Но если в «типе» есть все, то он выступает как первообраз (paradeigmatos eidos) как умопостигаемый образец (paradeigma). Каков тип — таково будет его отражение на «нижележа­щих» уровнях потенцирования, ведь все «нижележащее» кон­струируется в соответствии с первообразом. Матрицей всесовершеннейшего бытия является организм. Поэтому первый вопрос, который здесь возникает: каков организм в своем «типе», в своих умопостигаемых чертах? Организм возникает из самого себя, по­этому возникновение организма не имеет ничего общего с меха­нической причинностью. «Действия животной природы не могут быть объяснены, исходя из законов толчка или тяжести». «...Мы ищем иного объяснения этих явлений и утверждаем, что они относятся к более высокой сфере действий природы, чем те, которые основаны на законах толчка или тяжести» (20, 124, 123). Поэтому несостоятельно общее представление, «согласно кото­рому живое целое подобно некоему складу или жилищу, где поме­щены вещи, не причастные друг другу, не живущие и не дей­ствующие одна в другой» (23, 573).          

Умопостигаемые черты организма — это стремление к неиз­менной самостоятельности, безусловной свободе, неограниченной деятельности. Как же они могут быть объяснены? Шеллинг согла­сен с Платоном в том пункте, что круговорот, как способ существования начала, в наибольшей мере выражает его вечность и единственность. «...Жизнь заключается в круговороте, в после­довательности процессов, которые непрерывно возвращаются к самим себе... Каждая организация есть замкнутое в себе целое, в котором все одновременно; механистическое объяснение здесь совершенно неприемлемо, поскольку в подобном целом нет ни до, ни после» (20, 165).

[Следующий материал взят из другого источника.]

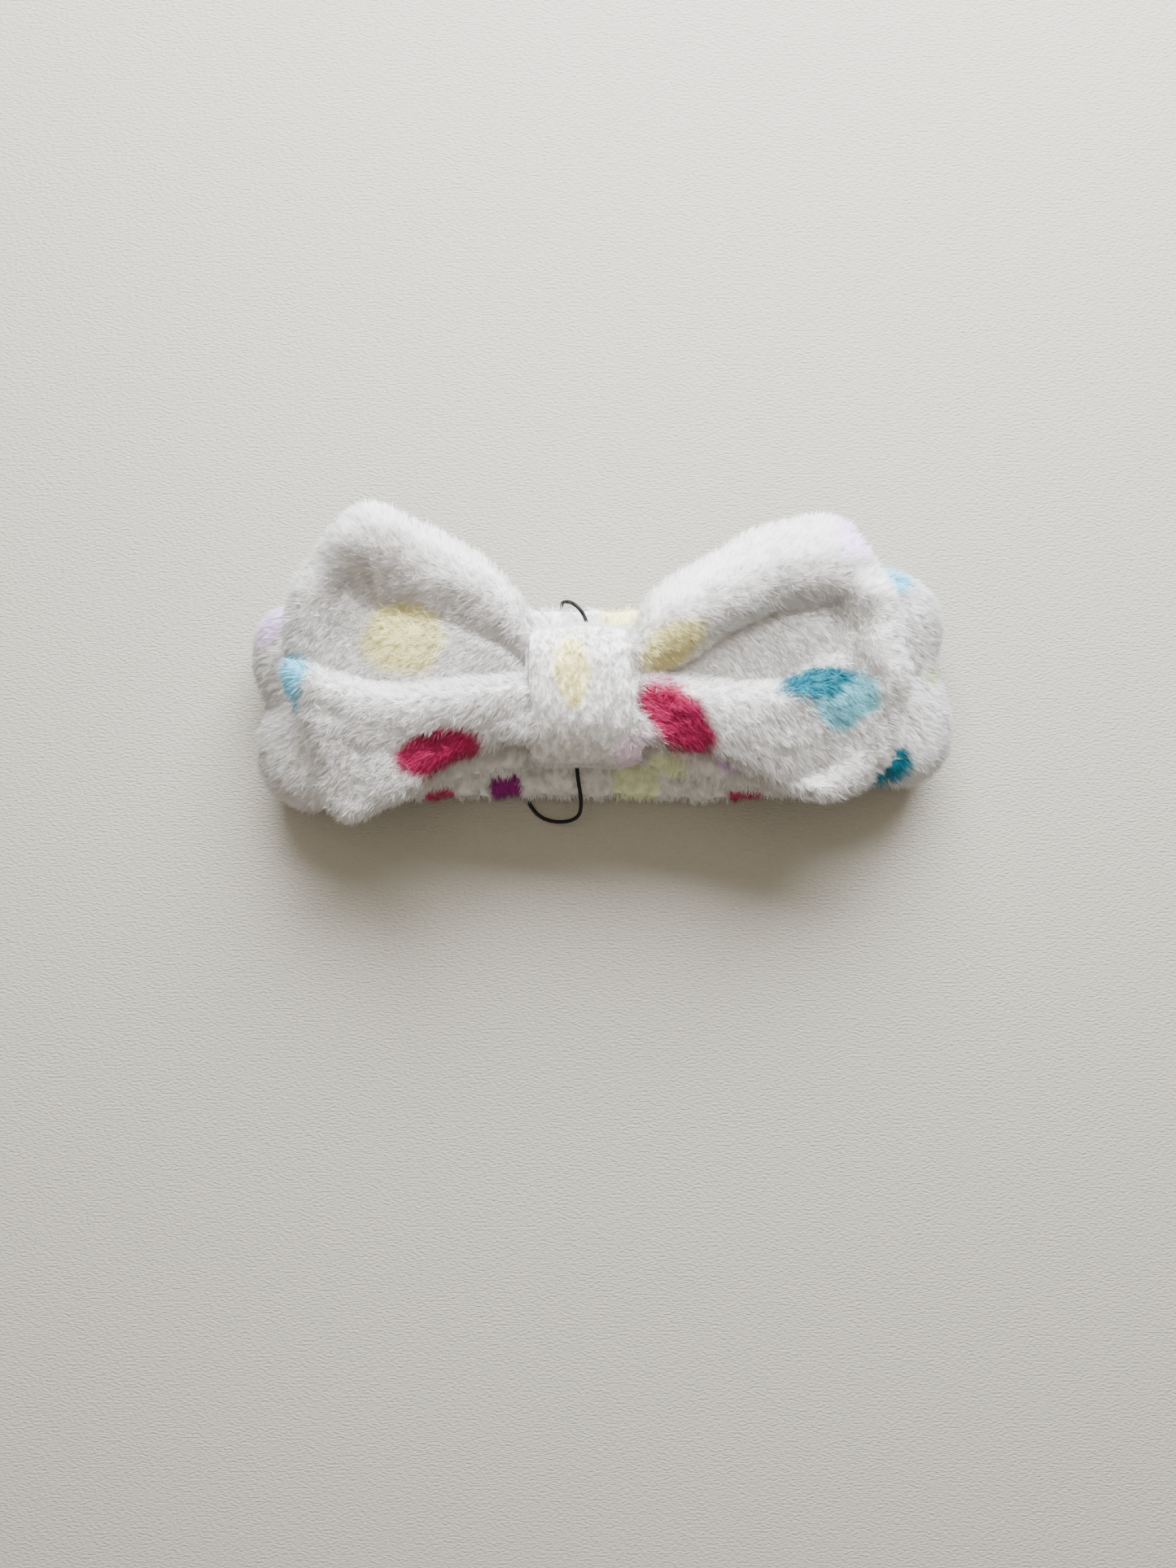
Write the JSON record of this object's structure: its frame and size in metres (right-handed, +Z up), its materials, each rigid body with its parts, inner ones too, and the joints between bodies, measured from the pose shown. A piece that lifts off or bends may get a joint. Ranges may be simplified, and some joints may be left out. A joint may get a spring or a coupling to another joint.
{
  "type": "hair bow",
  "caption": "Plush hair bow gathered through a wrapped knot on a soft elasticated wash band, lying collapsed, with a thin cord hang loop.",
  "frame": {"origin": "bottom centre of the whole outline, on the surface that the band lies on", "axes": "+X along the flat band, +Y across it towards the higher bow rims, +Z up"},
  "size_m": [0.2118, 0.0923, 0.0561],
  "materials": {
    "plush": "short-pile polyester plush, off-white with large soft-edged printed spots",
    "woven_elastic": "woven rubber-core elastic",
    "thread": "spun polyester sewing thread",
    "cord": "black braided elastic cord"
  },
  "bodies": {
    "rear": {"rear_casing_outer": "plush", "rear_casing_inner": "plush", "elastic_strip": "woven_elastic", "elastic_tacks": "thread", "rear_end_stitches": "thread", "side_fold_left": "plush", "side_fold_right": "plush", "hang_cord": "cord", "hang_cord_tie": "cord"},
    "front": {"front_casing_outer": "plush", "front_casing_inner": "plush", "front_end_stitches": "thread", "knot_wrap": "plush", "knot_stitches": "thread", "bow_waist": "plush", "waist_thread": "thread"},
    "wing_left": {"wing_left_front": "plush", "wing_left_back": "plush", "wing_left_seam": "thread"},
    "wing_right": {"wing_right_front": "plush", "wing_right_back": "plush", "wing_right_seam": "thread"}
  },
  "joints": [
    {"name": "band_stretch", "type": "slide", "parent": "rear", "child": "front", "axis": [0, 0, 1], "range_m": [0, 0.05], "stiffness_N_per_m": 60, "deforming": ["side_fold_left", "side_fold_right"]},
    {"name": "wing_left_flap", "type": "hinge", "parent": "front", "child": "wing_left", "pos_m": [-0.0287, -0.006, 0.0413], "axis": [0, 1, 0], "range_deg": [0, 60]},
    {"name": "wing_right_flap", "type": "hinge", "parent": "front", "child": "wing_right", "pos_m": [0.0177, -0.006, 0.0413], "axis": [0, -1, 0], "range_deg": [0, 60]}
  ]
}
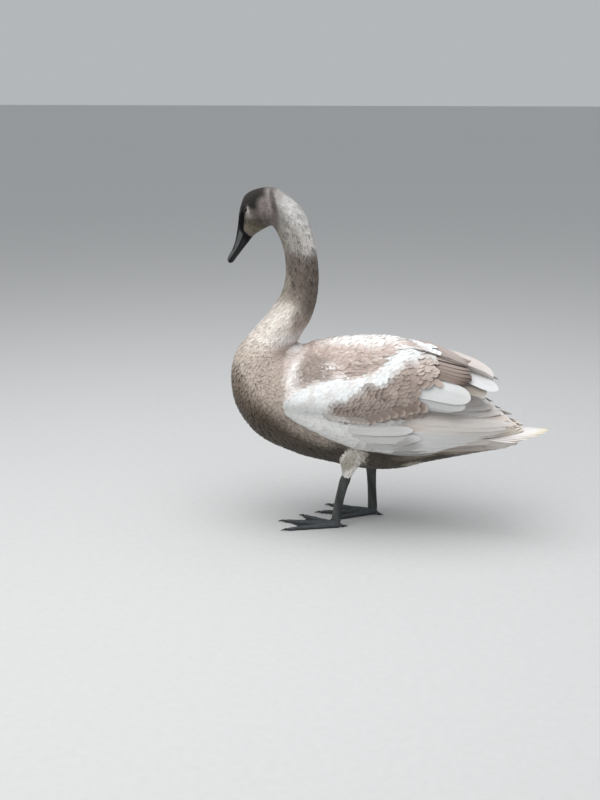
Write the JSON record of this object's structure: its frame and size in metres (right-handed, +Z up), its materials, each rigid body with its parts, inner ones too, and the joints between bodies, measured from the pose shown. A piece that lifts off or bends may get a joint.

Итак, организм — это такое существо, которое есть одновре­менно действие и причина самого себя. Только в качестве само­порождающего существа организм не нуждается ни в чем другом. В этом пункте Шеллинг опять-таки разделяет убеждение Пла­тона, согласно которому пребывать самодавлеющим много лучше, нежели нуждаться в чем-либо.

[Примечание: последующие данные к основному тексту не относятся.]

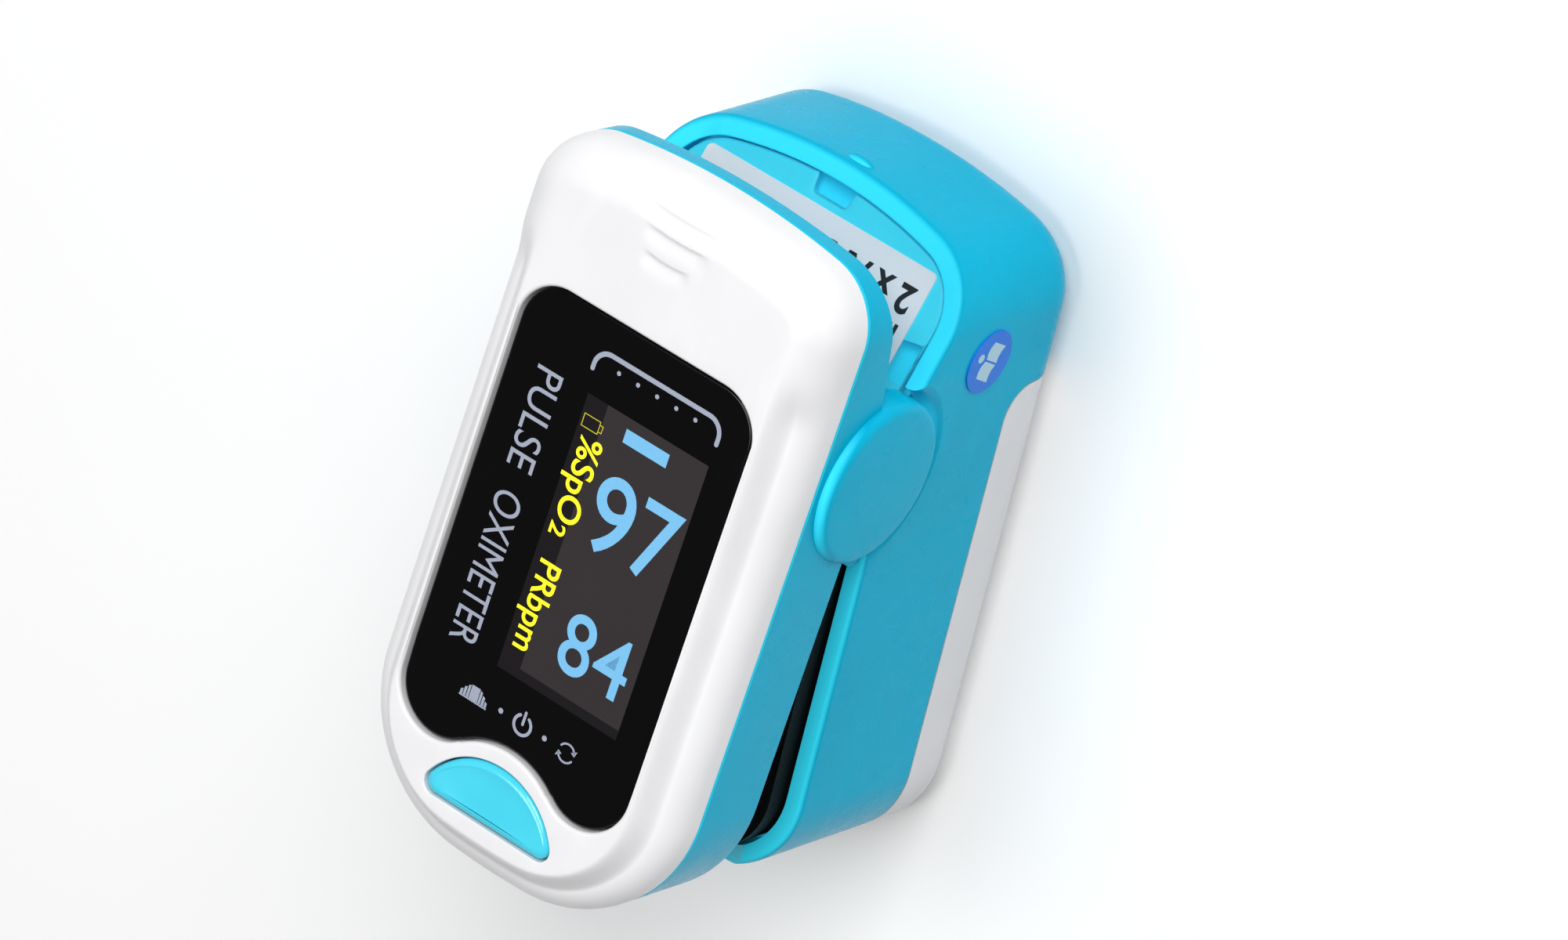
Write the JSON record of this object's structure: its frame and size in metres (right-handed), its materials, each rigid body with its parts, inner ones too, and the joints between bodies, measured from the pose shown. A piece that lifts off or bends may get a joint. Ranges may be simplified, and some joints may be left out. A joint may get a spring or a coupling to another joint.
{
  "type": "fingertip pulse oximeter",
  "caption": "Small battery-powered clip that closes on a fingertip and shows blood oxygen and pulse rate on a display in its upper shell; its shells pivot on a sprung hinge.",
  "frame": {"origin": "middle of the underside of the box round the whole object, lying on its flat back with the display up", "axes": "+Z away from the flat back, through the display; +Y from the finger mouth towards the lever end; +X across, to the right seen from above with the lever end away"},
  "size_m": [0.0296, 0.0576, 0.038],
  "materials": {
    "blue_plastic": "satin, light blue",
    "white_plastic": "satin, white",
    "black_window": "polished, black, clear over the display",
    "black_silicone": "matte, black",
    "display_glass": "dark display panel",
    "circuit_board": "green solder mask",
    "moulded_chip": "moulded, black",
    "connector_nylon": "natural nylon",
    "steel": "plain",
    "nickel_contact": "nickel plated",
    "clear_resin": "clear, tinted red",
    "cell_sleeve": "printed film sleeve over a metal can",
    "label_paper": "satin, silver white",
    "sticker_blue": "satin, strong blue",
    "ribbon_film": "polyimide film"
  },
  "bodies": {
    "base": {"lower_housing": "blue_plastic", "back_cover": "white_plastic", "lower_finger_pad": "black_silicone", "hinge_pin_left": "steel", "hinge_pin_right": "steel", "torsion_spring_left": "steel", "torsion_spring_right": "steel", "battery_1": "cell_sleeve", "battery_2": "cell_sleeve", "battery_contact_1": "nickel_contact", "battery_contact_2": "nickel_contact", "battery_spring_1": "nickel_contact", "battery_spring_2": "nickel_contact", "battery_link_plate": "nickel_contact", "sensor_board": "circuit_board", "photodiode": "moulded_chip", "sensor_window": "clear_resin", "ribbon_cable": "ribbon_film", "guide_sticker": "sticker_blue"},
    "jaw": {"upper_frame": "blue_plastic", "top_cover": "white_plastic", "display_lens": "black_window", "upper_finger_pad": "black_silicone", "oled_display": "display_glass", "main_board": "circuit_board", "tact_switch": "moulded_chip", "processor": "moulded_chip", "board_connector": "connector_nylon", "emitter_led": "moulded_chip", "emitter_window": "clear_resin", "cover_screw_1": "steel", "cover_screw_2": "steel"},
    "button": {"power_button": "blue_plastic"},
    "battery_lid": {"battery_cover": "blue_plastic", "rating_label": "label_paper"}
  },
  "joints": [
    {"name": "jaw_hinge", "type": "hinge", "parent": "base", "child": "jaw", "pos_m": [0, 0.01073, 0.0213], "axis": [-1, 0, 0], "range_deg": [-8.5, 19.5], "stiffness_Nm_per_rad": 0.08, "springref_deg": -34.38, "deforming": ["ribbon_cable", "torsion_spring_left", "torsion_spring_right"]},
    {"name": "button_press", "type": "slide", "parent": "jaw", "child": "button", "axis": [0, -0.1478, -0.989], "range_m": [0, 0.0004], "stiffness_N_per_m": 400},
    {"name": "battery_cover_tilt", "type": "hinge", "parent": "base", "child": "battery_lid", "pos_m": [0, 0.01493, 0.0155], "axis": [1, 0, 0], "range_deg": [0, 4]}
  ]
}
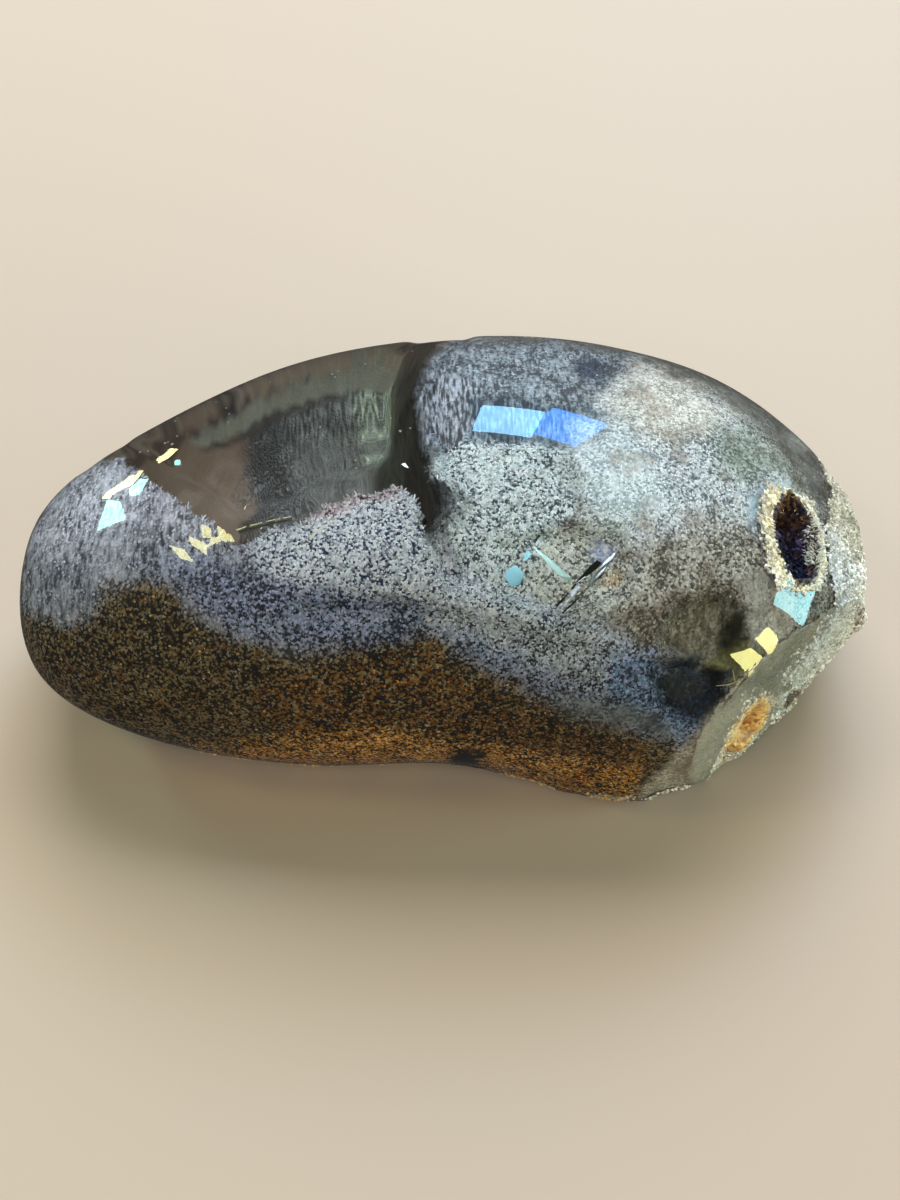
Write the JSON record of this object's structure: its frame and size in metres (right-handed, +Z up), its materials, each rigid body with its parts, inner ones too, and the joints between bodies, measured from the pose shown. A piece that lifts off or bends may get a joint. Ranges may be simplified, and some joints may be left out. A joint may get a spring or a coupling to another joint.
{
  "type": "phantom quartz freeform",
  "caption": "Palm-size polished freeform of clear quartz with mineral phantoms inside, lying on a flat foot, with a rough crusted end and a crystal-lined hollow.",
  "frame": {"origin": "centre of the stone's box in plan, on the surface it lies on", "axes": "+X along the stone towards its rough end, +Y away from the viewer, +Z up"},
  "size_m": [0.0778, 0.0438, 0.0291],
  "materials": {
    "quartz": "polished",
    "vug_crystal": "satin"
  },
  "bodies": {
    "root": {"quartz_stone": "quartz", "clear_overgrowth": "quartz", "vug_crystals": "vug_crystal"}
  },
  "joints": []
}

Без сопротивления нет возвращения — таково одно из диа­лектических открытий, до которого додумался И. Г. Фихте. Дея­тельность, которая полагает границу своего собственного движе­ния, испытывает некоторый толчок (Anstoss). И деятельность, которая при этом «отнюдь не должна быть уничтожена, отража­ется, обращается вовнутрь; она получает прямо противополож­ное направление» (18, 203). Вслед за И. Г. Фихте Шеллинг

57

утверждает, что деятельность, «для которой нет объекта, нет со­противления, никогда не вернется к себе самой» (19, 73). Следо­вательно, позицию Шеллинга отличает от позиции Платона при­знание самодостаточности такого автаркического бытия, кото­рое и нуждается и не нуждается в другом бытии. Без внешнего бытия организм не может стать самодостаточным. Но независи­мым от внешнего бытия организм оказывается лишь тогда, когда внешнее бытие будет положено или создано им самим. Специфи­ческое развитие эта тема философских рассуждений получит в абсолютном идеализме Г. В. Ф. Гегеля.

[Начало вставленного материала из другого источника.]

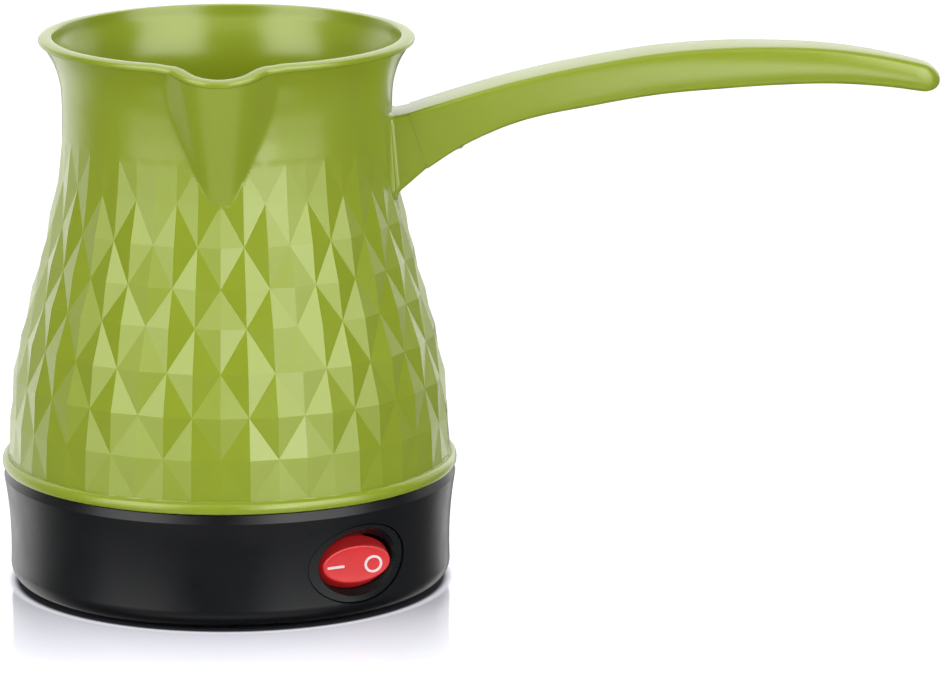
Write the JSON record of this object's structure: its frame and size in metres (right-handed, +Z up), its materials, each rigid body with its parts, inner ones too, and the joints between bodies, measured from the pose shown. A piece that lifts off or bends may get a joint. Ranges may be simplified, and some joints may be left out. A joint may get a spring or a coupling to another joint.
{
  "type": "electric turkish coffee maker",
  "caption": "Small electric coffee pot with a faceted waisted body, pouring spout, long side handle, round heated base and an oval lit rocker switch.",
  "frame": {"origin": "pot axis in the plane that the rubber foot ring stands on", "axes": "+Z up along the pot axis, +X along the handle, -Y towards the spout, +Y towards the cord entry"},
  "size_m": [0.2229, 0.1086, 0.1321],
  "materials": {
    "green_pp": "glossy injection-moulded polypropylene, apple green",
    "black_pp": "satin injection-moulded polypropylene, black",
    "black_pa": "satin moulded polyamide, black",
    "red_pc": "glossy translucent polycarbonate, red, lit from inside",
    "stainless": "brushed stainless sheet",
    "zinc_steel": "zinc-plated steel",
    "aluminium": "plain aluminium",
    "brass": "plain brass",
    "silicone": "matte silicone rubber, off-white",
    "black_rubber": "matte rubber, black",
    "bakelite": "matte phenolic, dark brown",
    "lamp_glass": "clear glass",
    "white_pa": "matte polyamide, natural white",
    "wire_brown": "silicone insulation, brown",
    "wire_blue": "silicone insulation, blue",
    "wire_green": "silicone insulation, green and yellow"
  },
  "bodies": {
    "pot": {"pot_body": "green_pp", "handle": "green_pp", "handle_screw": "zinc_steel", "heating_plate": "stainless", "plate_gasket": "silicone", "clamp_ring": "zinc_steel", "clamp_screws": "zinc_steel", "heat_spreader": "aluminium", "heating_element": "stainless", "thermostat": "bakelite", "thermostat_bracket": "zinc_steel", "thermostat_screws": "zinc_steel", "thermal_fuse": "aluminium", "fuse_clip": "zinc_steel", "earth_tag": "brass", "base_housing": "black_pp", "foot_ring": "black_rubber", "base_screws": "zinc_steel", "cord_gland": "black_rubber", "switch_housing": "black_pa", "switch_contacts": "brass", "terminal_block": "white_pa", "wire_live": "wire_brown", "wire_switched": "wire_brown", "wire_thermostat": "wire_brown", "wire_fuse": "wire_brown", "wire_neutral": "wire_blue", "wire_earth": "wire_green"},
    "rocker": {"switch_rocker": "red_pc", "switch_plunger": "white_pa", "switch_spring": "stainless", "neon_lamp": "lamp_glass", "lamp_resistor": "bakelite"},
    "lever": {"contact_lever": "brass"}
  },
  "joints": [
    {"name": "rocker_rock", "type": "hinge", "parent": "pot", "child": "rocker", "pos_m": [0.02776, -0.03605, 0.014], "axis": [0, 0, 1], "range_deg": [0, 20]},
    {"name": "lever_rock", "type": "hinge", "parent": "pot", "child": "lever", "pos_m": [0.02349, -0.0305, 0.014], "axis": [0, 0, 1], "range_deg": [-10, 0]}
  ],
  "couplings": [
    {"joint": "lever_rock", "follows": "rocker_rock", "ratio": -0.5}
  ]
}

Итак, организм нуждается в другом для того, чтобы обес­печить свое собственное существование. Другое, чуждое организ­му бытие, выступает как препятствие, которое подлежит преодо­лению. Но тогда сам акт полагания организмом своего другого выступает как акт перехода любой противоположности в свое собственное инобытие. Отсюда логика превращения абсолюта в чистую материю. Она мыслится как аmогрhоn, как чистая пред­посылка становления. Идея такой материи «находится не там, где органическое и неорганическое уже разделилось, а там, где они вместе и едины» (23, 569). Аморфон — это начало, которое может принять любую форму, а значит, может принять на себя и высо­коорганизованную форму жизни: названное начало «само изна­чально бесформенно (аmогрhоn) и нигде не может быть изобра­жено в качестве определенной материи» (20, 180). Но неопреде­ленной материи, материи как таковой, присущи формирующие силы. Тенденция к неопределенности и тенденция к формированию заложены в одной и той же материи, они поочередно могут брать верх друг на другом и разворачиваться сначала в первой, а затем во второй потенциях. Тенденция к формированию находит свое выражение в создании различного рода гештальтов неорганиче­ской и органической природы. Противоположной тенденцией является стремление природы к безгештальности. В «Набросках системы натурфилософии» (1799 г.), где Шеллинг впервые обра­щается к проблемам философии природы, он приходит к выводу, что формирование продукта природы выступает как гештальтивирование (Gesteltung). «Таким образом,—пишет он,—различ­ные ступени развития являются не чем иным, как различными ступенями образования, или гештальтивирования. На каждой ступени развития природа ограничена определенной единственно возможной организацией гештальта (28, 42, 43).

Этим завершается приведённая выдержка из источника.